The three cranks that I have purchased were shipped a box within a box using packing paper for the crank box and "pop corn" to insulate the crank box from the outer box.

When I pack orders I try to limit the inertia the parts may gain from movement; I make he assumption that one or more of the shipping service employees is having an off day, or will begin one a few moments before having to deal with the shipping box.
 
Have someone turn up a pair of solid wooden or plastic bearing emulators. That is the correct technical term, right? Just two slugs of +30mm x -72mm x 21mm
 
The one guy in the club with the machine shop is on the other side of the universe from me.

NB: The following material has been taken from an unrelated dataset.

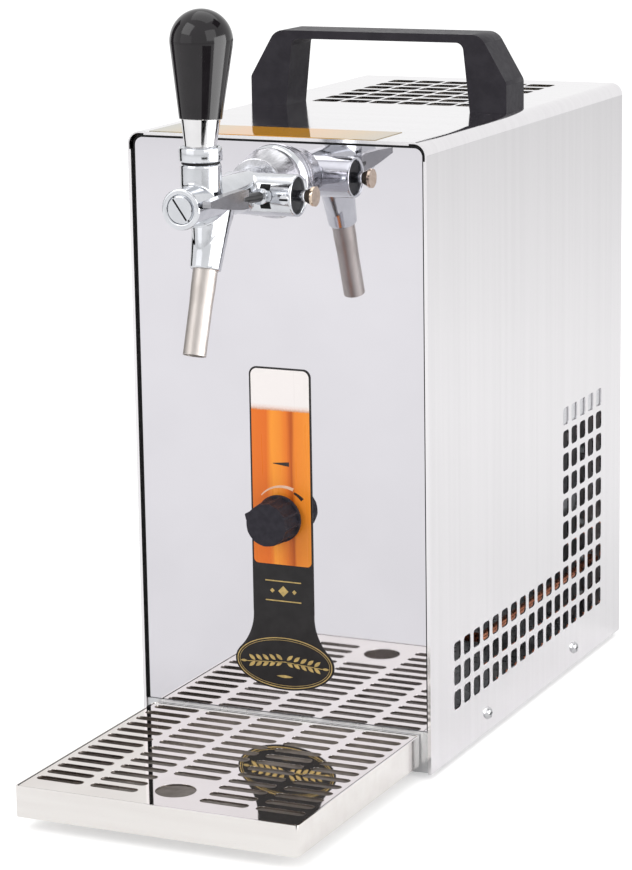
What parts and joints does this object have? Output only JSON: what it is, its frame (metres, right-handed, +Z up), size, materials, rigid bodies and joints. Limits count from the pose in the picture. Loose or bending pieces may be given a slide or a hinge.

The worse part is we had six tons of cardboard a couple weeks ago when we filled one of the kid’s room with IKEA. But it all got recycled.

Not to worry, I got some great ideas from y’all!
 
Our rule of thumb for boxed items by UPS or any other common carrier: Must survive a 4 foot drop with no damage to contents and minimal, if any, damage to the container itself.
For this kind of weight, box inside box is a good way to go, and I like the grandpaul tote-box concept with plywood a lot. That expanding foam is great if you keep it dense enough.
And like RoadScholar said, limiting the inertia is a key idea.; it has to be packed tightly.
 
Grind the outer and inner races of an old set of bearings (if you got some) so they will slip into the cases and onto the shafts. They are easily removed and will support the crank inside the cases.
I have a set for shiming the crank in the cases, just slip em on and off, no heat required.